**INPUT FOR THIS TASK**
####################
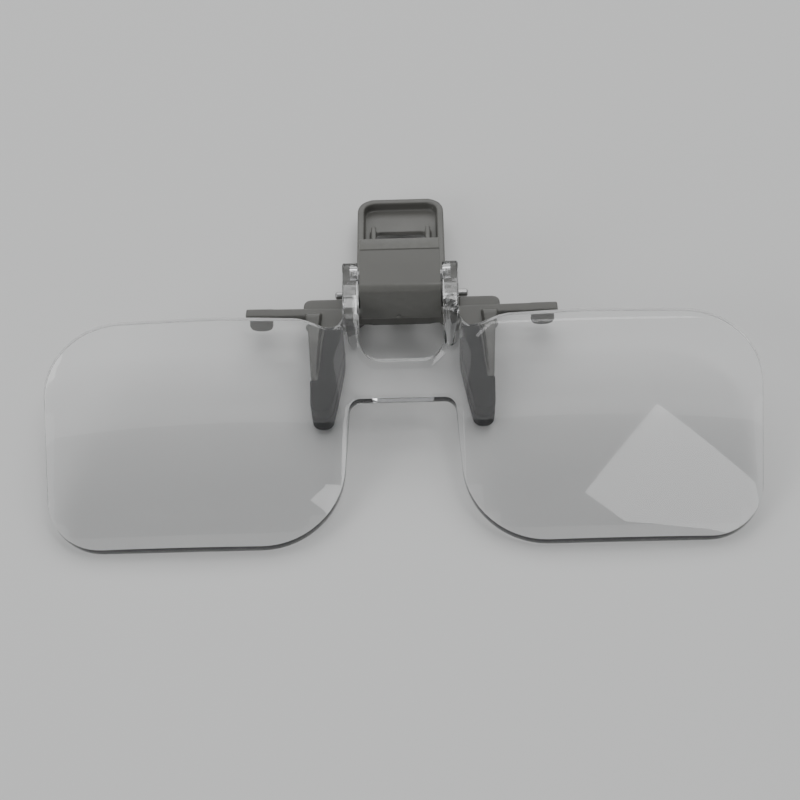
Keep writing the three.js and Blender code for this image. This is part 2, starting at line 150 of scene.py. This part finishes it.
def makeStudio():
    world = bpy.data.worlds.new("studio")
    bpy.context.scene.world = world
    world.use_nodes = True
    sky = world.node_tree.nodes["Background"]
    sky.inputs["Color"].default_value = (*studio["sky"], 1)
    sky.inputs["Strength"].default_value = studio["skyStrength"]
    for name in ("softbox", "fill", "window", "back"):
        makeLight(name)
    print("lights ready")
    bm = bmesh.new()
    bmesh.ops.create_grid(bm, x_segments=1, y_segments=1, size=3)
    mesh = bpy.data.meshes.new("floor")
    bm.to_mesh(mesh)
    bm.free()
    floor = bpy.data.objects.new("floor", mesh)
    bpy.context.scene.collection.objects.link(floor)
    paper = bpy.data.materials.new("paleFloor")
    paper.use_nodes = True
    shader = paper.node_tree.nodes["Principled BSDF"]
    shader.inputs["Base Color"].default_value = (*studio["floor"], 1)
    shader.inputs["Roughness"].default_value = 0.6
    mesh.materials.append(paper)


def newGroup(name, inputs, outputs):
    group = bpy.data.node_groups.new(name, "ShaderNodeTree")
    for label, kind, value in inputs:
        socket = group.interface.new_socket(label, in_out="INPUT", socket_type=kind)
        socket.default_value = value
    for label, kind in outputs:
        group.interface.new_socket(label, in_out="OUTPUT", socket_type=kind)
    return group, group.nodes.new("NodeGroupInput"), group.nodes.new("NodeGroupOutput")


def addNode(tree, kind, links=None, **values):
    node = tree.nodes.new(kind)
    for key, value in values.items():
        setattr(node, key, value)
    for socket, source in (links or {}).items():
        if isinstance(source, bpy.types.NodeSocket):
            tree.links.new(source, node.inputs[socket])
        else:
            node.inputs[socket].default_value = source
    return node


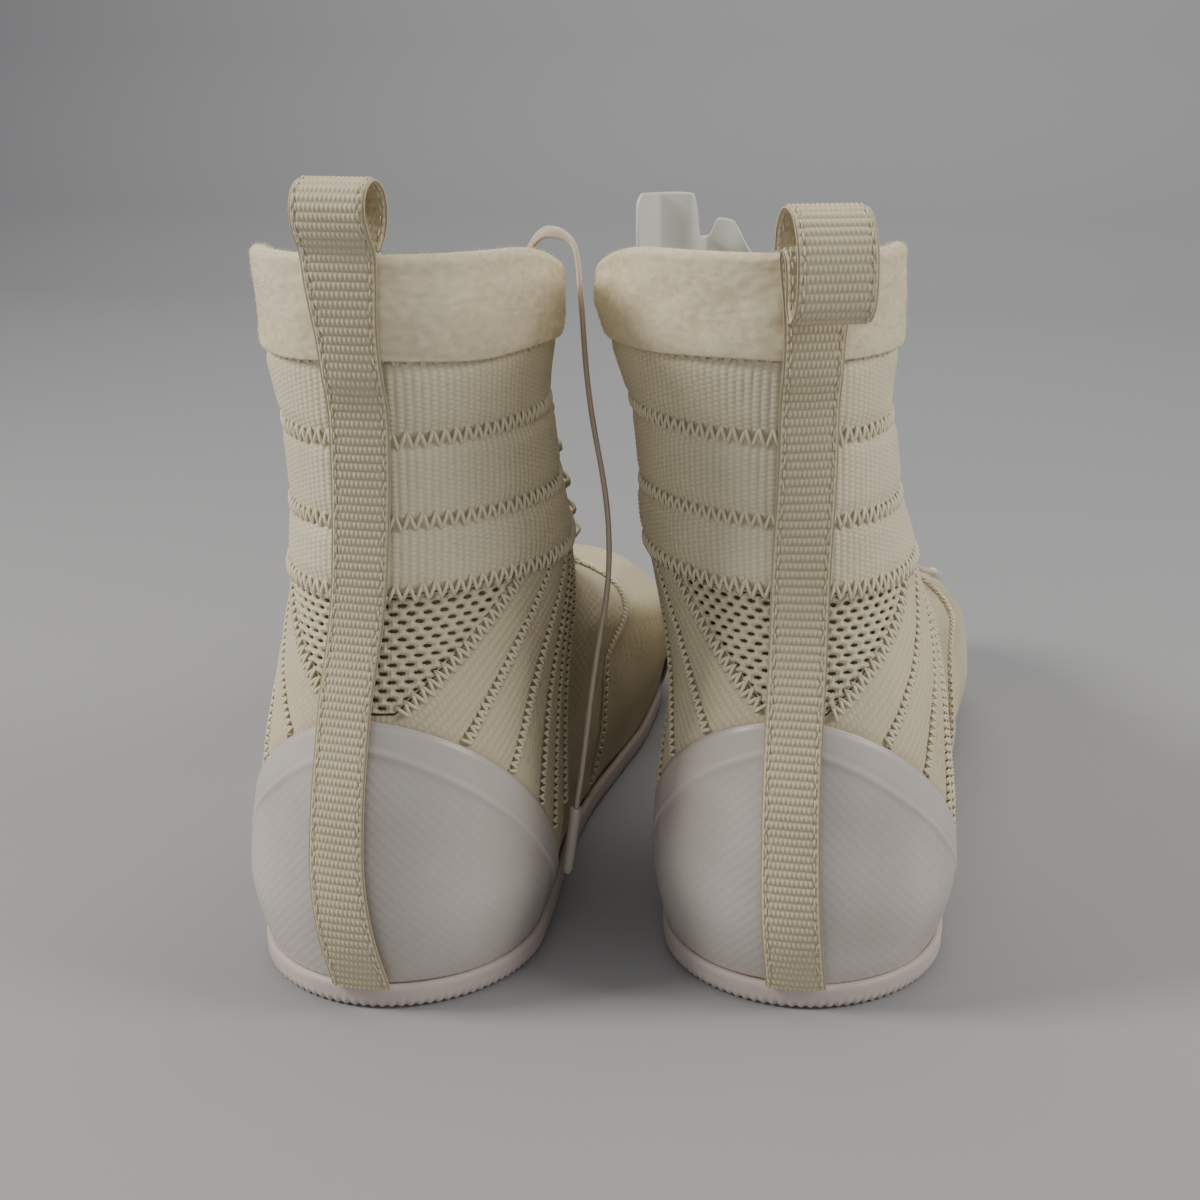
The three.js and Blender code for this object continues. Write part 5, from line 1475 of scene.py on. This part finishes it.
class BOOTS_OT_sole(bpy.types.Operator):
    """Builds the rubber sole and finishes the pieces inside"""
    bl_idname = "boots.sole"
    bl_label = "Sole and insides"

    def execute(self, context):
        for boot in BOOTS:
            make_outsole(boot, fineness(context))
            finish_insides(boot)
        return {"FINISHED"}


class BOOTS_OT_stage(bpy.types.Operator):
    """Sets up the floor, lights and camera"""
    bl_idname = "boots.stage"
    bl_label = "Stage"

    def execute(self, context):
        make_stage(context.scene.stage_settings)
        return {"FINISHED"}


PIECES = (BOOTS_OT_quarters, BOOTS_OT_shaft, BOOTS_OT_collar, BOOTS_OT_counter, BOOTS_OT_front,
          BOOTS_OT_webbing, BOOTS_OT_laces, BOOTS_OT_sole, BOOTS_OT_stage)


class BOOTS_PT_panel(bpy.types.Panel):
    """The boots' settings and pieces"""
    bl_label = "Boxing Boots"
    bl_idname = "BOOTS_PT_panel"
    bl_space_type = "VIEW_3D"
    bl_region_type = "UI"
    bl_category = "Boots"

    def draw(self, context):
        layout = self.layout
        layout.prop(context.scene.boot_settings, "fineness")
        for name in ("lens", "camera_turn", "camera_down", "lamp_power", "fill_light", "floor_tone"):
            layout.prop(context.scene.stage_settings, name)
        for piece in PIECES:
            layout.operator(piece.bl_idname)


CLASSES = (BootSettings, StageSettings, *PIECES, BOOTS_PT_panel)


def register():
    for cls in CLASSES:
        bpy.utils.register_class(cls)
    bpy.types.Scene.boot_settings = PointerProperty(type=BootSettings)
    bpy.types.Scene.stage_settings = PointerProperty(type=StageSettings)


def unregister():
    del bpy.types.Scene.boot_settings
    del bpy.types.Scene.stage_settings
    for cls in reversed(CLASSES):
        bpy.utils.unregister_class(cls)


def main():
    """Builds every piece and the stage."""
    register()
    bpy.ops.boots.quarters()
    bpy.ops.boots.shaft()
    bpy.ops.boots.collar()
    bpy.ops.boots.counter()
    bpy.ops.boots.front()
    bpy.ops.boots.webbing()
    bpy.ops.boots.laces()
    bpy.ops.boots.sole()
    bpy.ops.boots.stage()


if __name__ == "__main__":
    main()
####################
**INSTRUCTION**
Select and copy every line of the listing with the word "Blender".

**ANSWER IN FULL**
Keep writing the three.js and Blender code for this image. This is part 2, starting at line 150 of scene.py. This part finishes it.
The three.js and Blender code for this object continues. Write part 5, from line 1475 of scene.py on. This part finishes it.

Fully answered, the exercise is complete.